[BEGIN]
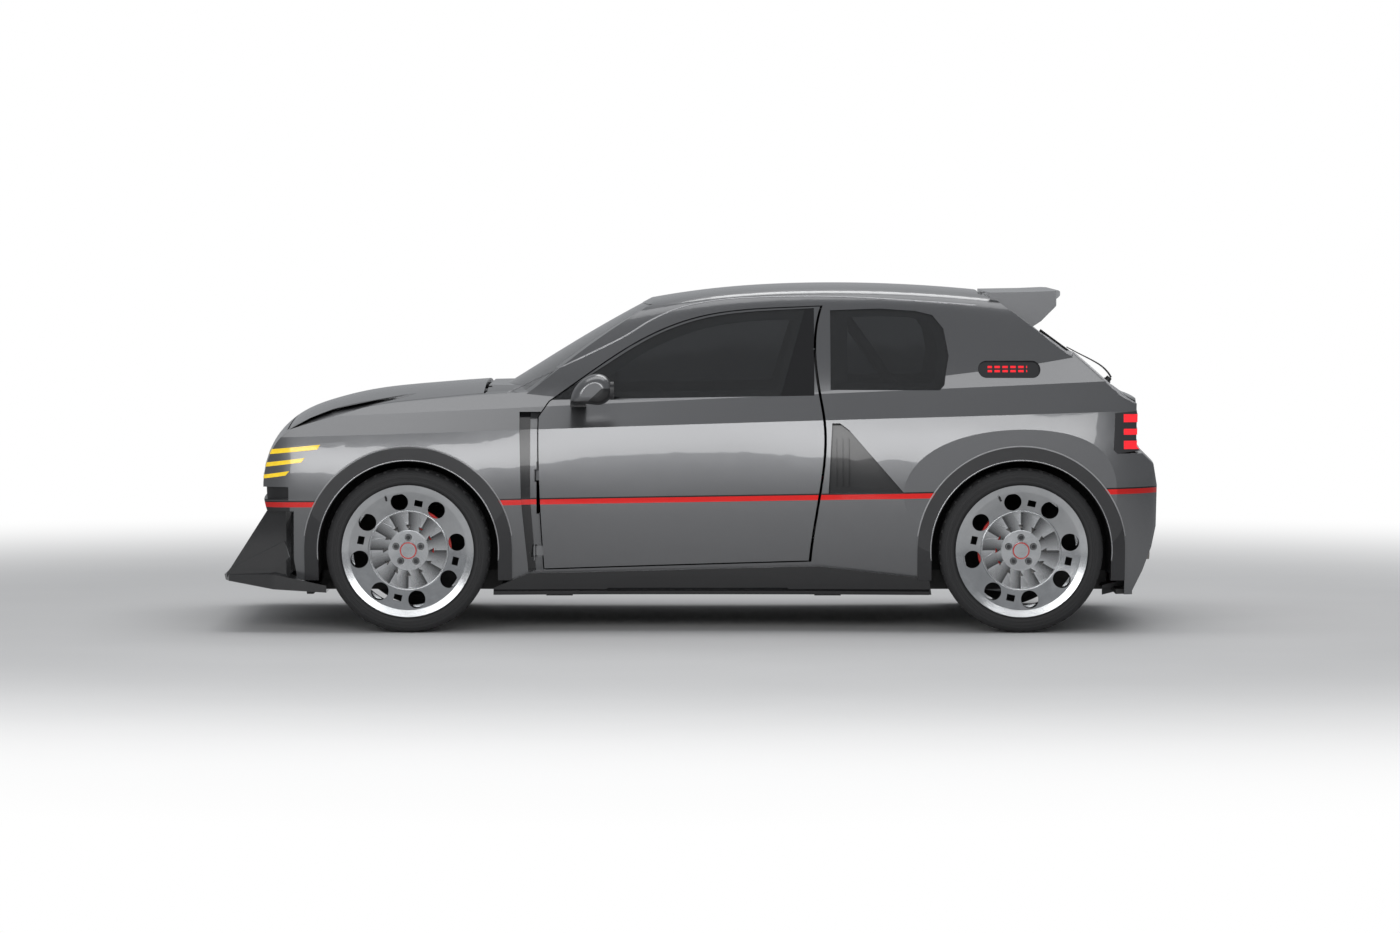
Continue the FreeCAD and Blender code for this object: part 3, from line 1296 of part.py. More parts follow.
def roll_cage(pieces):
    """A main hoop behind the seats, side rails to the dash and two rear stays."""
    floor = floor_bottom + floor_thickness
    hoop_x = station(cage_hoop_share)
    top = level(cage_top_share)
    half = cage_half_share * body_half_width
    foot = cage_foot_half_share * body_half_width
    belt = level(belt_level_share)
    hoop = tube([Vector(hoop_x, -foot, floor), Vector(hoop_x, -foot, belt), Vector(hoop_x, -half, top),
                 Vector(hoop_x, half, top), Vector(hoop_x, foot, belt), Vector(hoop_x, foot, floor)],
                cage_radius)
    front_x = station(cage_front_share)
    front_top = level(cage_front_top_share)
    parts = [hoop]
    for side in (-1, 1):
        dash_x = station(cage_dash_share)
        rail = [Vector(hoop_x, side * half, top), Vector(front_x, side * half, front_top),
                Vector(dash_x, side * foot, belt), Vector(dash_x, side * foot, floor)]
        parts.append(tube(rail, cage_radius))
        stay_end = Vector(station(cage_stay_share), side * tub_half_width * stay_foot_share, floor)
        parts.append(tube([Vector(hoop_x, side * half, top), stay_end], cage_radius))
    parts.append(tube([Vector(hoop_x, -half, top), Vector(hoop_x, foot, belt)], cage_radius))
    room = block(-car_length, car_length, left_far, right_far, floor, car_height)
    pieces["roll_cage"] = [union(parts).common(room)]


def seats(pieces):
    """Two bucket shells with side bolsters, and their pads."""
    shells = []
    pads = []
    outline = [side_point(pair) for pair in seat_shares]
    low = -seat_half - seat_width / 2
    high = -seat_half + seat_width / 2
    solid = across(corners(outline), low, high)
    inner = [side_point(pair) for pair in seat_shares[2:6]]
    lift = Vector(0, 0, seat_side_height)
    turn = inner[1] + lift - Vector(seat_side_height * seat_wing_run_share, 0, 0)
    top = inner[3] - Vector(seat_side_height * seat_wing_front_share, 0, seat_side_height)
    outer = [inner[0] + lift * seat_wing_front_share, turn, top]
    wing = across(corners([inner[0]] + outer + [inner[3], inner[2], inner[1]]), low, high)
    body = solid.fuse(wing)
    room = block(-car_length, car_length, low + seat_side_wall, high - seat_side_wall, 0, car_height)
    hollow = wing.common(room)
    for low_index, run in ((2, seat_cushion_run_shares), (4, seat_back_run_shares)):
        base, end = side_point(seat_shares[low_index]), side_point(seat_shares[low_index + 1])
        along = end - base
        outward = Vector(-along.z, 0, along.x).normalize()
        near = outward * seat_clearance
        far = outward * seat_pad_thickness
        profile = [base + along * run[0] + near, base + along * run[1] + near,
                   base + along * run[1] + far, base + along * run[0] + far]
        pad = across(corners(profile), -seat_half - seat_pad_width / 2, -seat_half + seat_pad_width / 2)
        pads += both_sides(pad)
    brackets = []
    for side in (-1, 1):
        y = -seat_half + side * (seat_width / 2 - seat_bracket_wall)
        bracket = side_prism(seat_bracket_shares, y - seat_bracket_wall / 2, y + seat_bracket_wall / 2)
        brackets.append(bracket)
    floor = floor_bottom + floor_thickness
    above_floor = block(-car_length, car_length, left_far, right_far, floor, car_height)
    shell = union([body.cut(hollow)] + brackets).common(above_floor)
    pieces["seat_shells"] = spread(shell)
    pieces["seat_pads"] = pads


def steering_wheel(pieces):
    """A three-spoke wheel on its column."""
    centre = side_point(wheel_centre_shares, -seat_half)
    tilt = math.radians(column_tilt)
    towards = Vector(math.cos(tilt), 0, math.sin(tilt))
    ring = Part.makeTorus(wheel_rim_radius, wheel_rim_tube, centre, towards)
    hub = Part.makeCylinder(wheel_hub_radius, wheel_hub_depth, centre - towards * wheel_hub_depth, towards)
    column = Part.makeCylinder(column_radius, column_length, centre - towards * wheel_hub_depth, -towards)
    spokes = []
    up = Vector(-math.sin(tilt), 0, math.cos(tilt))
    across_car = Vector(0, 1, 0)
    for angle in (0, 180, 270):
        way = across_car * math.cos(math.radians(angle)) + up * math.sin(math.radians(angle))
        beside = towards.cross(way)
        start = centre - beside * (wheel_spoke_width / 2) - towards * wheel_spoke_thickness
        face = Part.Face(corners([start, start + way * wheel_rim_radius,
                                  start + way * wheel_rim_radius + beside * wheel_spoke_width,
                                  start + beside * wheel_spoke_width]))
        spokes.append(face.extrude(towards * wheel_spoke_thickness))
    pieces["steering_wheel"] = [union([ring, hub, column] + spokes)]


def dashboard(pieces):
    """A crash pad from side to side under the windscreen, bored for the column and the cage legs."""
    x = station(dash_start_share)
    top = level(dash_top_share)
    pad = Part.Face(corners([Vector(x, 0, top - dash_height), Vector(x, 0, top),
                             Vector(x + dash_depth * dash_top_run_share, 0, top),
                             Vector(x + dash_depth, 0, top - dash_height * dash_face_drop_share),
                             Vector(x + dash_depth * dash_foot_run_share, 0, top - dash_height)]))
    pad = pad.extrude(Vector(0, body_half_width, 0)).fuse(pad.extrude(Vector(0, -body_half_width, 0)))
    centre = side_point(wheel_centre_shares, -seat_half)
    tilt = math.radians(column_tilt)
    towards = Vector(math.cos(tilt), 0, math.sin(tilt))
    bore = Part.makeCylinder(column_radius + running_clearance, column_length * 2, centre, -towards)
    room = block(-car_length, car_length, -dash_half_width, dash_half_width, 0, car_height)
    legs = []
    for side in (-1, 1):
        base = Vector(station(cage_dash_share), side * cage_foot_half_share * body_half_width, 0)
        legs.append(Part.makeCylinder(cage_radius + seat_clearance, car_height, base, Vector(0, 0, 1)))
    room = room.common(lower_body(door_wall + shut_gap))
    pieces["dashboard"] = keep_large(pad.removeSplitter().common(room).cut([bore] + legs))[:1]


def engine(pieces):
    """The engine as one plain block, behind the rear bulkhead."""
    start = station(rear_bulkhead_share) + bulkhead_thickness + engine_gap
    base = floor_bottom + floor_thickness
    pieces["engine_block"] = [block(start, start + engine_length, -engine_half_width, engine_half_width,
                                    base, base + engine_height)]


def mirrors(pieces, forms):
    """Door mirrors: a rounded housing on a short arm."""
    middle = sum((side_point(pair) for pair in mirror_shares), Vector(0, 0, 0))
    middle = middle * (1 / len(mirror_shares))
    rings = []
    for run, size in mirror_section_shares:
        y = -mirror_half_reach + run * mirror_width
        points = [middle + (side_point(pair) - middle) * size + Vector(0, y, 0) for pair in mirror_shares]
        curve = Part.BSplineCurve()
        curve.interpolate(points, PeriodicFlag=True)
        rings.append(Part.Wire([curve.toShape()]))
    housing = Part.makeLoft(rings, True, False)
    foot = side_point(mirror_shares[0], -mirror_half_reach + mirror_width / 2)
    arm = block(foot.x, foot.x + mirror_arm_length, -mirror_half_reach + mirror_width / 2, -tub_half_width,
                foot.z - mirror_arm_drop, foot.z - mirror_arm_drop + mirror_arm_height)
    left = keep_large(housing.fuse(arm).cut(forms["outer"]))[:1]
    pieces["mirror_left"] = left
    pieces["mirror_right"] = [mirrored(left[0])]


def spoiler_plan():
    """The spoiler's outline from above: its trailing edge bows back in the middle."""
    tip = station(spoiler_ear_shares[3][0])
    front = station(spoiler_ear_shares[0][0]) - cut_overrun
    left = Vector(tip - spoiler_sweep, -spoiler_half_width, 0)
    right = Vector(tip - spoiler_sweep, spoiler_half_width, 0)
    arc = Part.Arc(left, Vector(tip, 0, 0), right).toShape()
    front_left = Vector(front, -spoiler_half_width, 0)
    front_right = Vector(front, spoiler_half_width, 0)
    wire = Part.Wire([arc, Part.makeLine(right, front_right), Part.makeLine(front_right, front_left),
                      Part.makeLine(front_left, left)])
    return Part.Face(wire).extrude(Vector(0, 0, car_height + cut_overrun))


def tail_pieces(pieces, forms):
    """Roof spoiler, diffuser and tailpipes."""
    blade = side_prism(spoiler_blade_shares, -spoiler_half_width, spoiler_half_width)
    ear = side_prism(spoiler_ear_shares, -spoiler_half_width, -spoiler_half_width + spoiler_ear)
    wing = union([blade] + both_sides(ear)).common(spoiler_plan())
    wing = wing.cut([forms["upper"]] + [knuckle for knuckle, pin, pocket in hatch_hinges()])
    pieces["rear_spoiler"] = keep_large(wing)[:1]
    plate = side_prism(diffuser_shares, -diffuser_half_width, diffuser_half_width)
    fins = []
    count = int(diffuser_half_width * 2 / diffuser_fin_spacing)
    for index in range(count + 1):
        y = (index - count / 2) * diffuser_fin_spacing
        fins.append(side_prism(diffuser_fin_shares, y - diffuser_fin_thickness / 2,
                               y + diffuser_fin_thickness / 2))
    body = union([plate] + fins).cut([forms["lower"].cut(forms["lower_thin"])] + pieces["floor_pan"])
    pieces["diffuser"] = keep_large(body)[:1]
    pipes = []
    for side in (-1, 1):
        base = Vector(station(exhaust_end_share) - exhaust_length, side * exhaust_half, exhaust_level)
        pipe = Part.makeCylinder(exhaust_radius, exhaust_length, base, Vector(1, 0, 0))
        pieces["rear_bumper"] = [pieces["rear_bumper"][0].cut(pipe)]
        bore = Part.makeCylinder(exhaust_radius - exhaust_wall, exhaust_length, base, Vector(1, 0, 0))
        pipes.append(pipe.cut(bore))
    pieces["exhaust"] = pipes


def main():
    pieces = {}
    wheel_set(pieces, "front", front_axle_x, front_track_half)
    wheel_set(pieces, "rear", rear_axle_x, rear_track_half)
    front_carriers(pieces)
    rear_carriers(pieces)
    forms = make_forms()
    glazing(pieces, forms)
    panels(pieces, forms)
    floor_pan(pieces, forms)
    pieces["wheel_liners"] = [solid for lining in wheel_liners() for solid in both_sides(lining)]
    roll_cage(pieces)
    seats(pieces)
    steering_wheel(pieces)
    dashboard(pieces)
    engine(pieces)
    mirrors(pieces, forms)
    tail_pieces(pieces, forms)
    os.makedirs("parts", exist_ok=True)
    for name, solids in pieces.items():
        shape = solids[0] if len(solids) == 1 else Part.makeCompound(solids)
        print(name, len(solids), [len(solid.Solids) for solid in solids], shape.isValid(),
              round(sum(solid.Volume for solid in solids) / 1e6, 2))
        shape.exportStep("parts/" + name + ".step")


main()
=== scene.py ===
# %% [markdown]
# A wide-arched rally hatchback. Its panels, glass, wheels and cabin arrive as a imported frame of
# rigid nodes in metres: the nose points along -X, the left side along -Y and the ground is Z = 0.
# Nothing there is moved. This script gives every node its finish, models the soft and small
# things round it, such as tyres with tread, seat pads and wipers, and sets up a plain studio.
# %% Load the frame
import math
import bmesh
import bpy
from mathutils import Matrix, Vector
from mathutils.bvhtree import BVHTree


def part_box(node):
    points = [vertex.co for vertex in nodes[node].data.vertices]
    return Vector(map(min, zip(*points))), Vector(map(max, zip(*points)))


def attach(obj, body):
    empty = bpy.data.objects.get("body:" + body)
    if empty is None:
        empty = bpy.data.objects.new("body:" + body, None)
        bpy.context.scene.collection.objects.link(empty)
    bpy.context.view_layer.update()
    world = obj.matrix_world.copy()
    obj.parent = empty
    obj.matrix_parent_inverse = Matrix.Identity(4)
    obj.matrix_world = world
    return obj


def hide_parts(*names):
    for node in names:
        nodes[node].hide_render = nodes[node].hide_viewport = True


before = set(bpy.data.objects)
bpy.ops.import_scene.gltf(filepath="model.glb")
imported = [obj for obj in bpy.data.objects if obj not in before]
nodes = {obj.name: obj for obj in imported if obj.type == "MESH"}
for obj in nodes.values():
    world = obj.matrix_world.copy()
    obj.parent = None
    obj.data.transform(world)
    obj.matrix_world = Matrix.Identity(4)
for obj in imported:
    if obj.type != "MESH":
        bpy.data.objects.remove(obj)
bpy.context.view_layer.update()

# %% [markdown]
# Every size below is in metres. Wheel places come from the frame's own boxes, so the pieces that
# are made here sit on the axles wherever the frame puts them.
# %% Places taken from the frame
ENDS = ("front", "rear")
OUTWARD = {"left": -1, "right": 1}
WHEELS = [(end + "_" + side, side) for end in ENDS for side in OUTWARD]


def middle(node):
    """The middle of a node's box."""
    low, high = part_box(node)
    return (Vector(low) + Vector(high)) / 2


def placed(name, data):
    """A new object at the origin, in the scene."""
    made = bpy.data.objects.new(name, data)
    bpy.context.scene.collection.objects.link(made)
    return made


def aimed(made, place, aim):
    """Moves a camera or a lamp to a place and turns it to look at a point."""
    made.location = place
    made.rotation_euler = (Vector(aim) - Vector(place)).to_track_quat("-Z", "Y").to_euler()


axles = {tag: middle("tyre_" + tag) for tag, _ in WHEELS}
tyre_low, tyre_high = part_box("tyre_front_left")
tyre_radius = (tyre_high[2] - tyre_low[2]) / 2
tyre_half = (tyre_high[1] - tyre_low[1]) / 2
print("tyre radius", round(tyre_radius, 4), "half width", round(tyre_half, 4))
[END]
[BEGIN]
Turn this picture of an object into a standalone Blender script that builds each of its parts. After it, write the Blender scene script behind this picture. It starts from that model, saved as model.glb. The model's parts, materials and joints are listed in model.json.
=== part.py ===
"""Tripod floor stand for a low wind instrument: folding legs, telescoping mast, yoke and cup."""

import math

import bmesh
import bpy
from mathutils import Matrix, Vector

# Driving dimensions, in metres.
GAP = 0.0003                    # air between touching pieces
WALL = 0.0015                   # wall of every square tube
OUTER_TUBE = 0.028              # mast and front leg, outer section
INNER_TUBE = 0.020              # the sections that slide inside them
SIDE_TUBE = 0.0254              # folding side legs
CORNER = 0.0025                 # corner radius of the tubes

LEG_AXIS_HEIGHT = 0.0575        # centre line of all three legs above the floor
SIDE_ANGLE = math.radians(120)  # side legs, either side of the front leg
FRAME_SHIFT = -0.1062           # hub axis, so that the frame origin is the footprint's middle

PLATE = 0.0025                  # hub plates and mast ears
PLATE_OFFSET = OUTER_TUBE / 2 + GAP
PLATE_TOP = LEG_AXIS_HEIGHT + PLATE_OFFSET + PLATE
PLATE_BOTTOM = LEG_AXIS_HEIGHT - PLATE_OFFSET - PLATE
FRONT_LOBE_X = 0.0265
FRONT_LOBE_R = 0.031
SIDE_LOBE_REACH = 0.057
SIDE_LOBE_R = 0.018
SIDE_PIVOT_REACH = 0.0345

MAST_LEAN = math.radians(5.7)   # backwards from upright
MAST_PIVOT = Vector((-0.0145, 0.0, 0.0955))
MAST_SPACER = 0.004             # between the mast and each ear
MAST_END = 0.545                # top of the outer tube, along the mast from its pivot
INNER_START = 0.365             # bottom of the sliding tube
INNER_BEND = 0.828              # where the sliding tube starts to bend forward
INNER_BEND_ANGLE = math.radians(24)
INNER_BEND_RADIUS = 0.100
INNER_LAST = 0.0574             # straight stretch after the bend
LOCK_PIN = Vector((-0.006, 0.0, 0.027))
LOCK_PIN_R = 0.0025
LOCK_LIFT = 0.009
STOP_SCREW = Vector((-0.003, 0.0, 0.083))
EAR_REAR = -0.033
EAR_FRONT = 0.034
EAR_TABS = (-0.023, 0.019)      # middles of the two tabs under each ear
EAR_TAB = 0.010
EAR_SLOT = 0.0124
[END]
WHAT THE TASK REQUIRES: Retype only what lies between the line bearing "panels(pieces, forms)" and the line bearing "before = set(bpy.data.objects)", keeping both of those lines.

OUTPUT FOR THIS EXERCISE:
    panels(pieces, forms)
    floor_pan(pieces, forms)
    pieces["wheel_liners"] = [solid for lining in wheel_liners() for solid in both_sides(lining)]
    roll_cage(pieces)
    seats(pieces)
    steering_wheel(pieces)
    dashboard(pieces)
    engine(pieces)
    mirrors(pieces, forms)
    tail_pieces(pieces, forms)
    os.makedirs("parts", exist_ok=True)
    for name, solids in pieces.items():
        shape = solids[0] if len(solids) == 1 else Part.makeCompound(solids)
        print(name, len(solids), [len(solid.Solids) for solid in solids], shape.isValid(),
              round(sum(solid.Volume for solid in solids) / 1e6, 2))
        shape.exportStep("parts/" + name + ".step")


main()
=== scene.py ===
# %% [markdown]
# A wide-arched rally hatchback. Its panels, glass, wheels and cabin arrive as a imported frame of
# rigid nodes in metres: the nose points along -X, the left side along -Y and the ground is Z = 0.
# Nothing there is moved. This script gives every node its finish, models the soft and small
# things round it, such as tyres with tread, seat pads and wipers, and sets up a plain studio.
# %% Load the frame
import math
import bmesh
import bpy
from mathutils import Matrix, Vector
from mathutils.bvhtree import BVHTree


def part_box(node):
    points = [vertex.co for vertex in nodes[node].data.vertices]
    return Vector(map(min, zip(*points))), Vector(map(max, zip(*points)))


def attach(obj, body):
    empty = bpy.data.objects.get("body:" + body)
    if empty is None:
        empty = bpy.data.objects.new("body:" + body, None)
        bpy.context.scene.collection.objects.link(empty)
    bpy.context.view_layer.update()
    world = obj.matrix_world.copy()
    obj.parent = empty
    obj.matrix_parent_inverse = Matrix.Identity(4)
    obj.matrix_world = world
    return obj


def hide_parts(*names):
    for node in names:
        nodes[node].hide_render = nodes[node].hide_viewport = True


before = set(bpy.data.objects)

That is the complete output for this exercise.